Reflections on regionalism

Steph McGovern. The BBC journalist hails from Middlesborough.
Steph McGovern. The BBC journalist hails from Middlesborough. Photograph: Richard Kendall/BBC/Hat Trick Productions/Richard Kendall

I was delighted to read that according to Katie Edwards, her Yorkshire dialect is “alive, kicking and bloody gorgeous” (Gerraway with accentism – I’m proud to speak Yorkshire, 10 June). But how sad that regional dialects create such prejudice, in spite of their linguistic validity. I well remember the high proportion of Jamaican children in my class of “educationally subnormal” or learning disadvantaged pupils, when I began my teaching career in a segregated “special school” in early 1970s Britain. They may not have spoken standard English, but it was very clear that these children were misplaced and misunderstood … an early example of the unfairness meted out to the Windrush generation.
Joan Lewis
St Etienne de Gourgas, France

• The Yorkshire accent certainly lives on in this corner of Buckinghamshire, because of my determination not to change the way I have spoken for 80 years. Like Katie, I was born in Doncaster and educated in Rotherham. I was brought up during the second world war by my mother and grandparents, who all spoke with strong Leeds accents, and was reunited with my Rotherham-born father when he was demobbed.

The first indication I had that my accent might not be “acceptable” to the outside world was when the headmistress of the high school informed my mother that I would make a very good teacher but that she should send me to elocution lessons before I applied to college.
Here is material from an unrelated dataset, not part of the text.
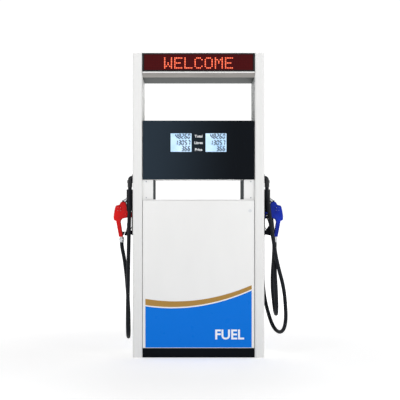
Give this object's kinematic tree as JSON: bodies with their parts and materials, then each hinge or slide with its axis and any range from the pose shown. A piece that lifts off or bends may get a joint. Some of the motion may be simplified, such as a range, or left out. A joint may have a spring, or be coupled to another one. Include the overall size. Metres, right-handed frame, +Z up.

At teacher training college in Norfolk I was told that I must change my accent or I would never get a teaching post in the south of England as “the children would not understand me”. I retorted that I had spoken this way for 18 years and wouldn’t change now. We compromised on my speaking grammatical English (since I was to teach English) and I never looked back. I taught for 32 years in a variety of places in England, including 22 years in Buckinghamshire. No child ever said they could not understand my accent – although my husband (from Southampton) always says that I taught English as a second language.
Margaret Watkins
Aylesbury, Buckinghamshire

• I enjoyed Katie Edwards’ piece. As a long-exiled southerner I did, though, detect another airing of the widespread northern assumption that the area occupied by “middle- and upper-class southerners”, however that may be defined, is overridingly posh. Spare a thought for we southerners from more lowly backgrounds, who drew the same criticisms of our speech while having to live among all that standard English. I’m from Chatham, in what was industrial north Kent. My friends and neighbours spoke in language sprinkled with glottal stops, using “w” for double-l at the end of words and with smatterings of Romany. We could understand each other but it used to upset English masters at the local grammar.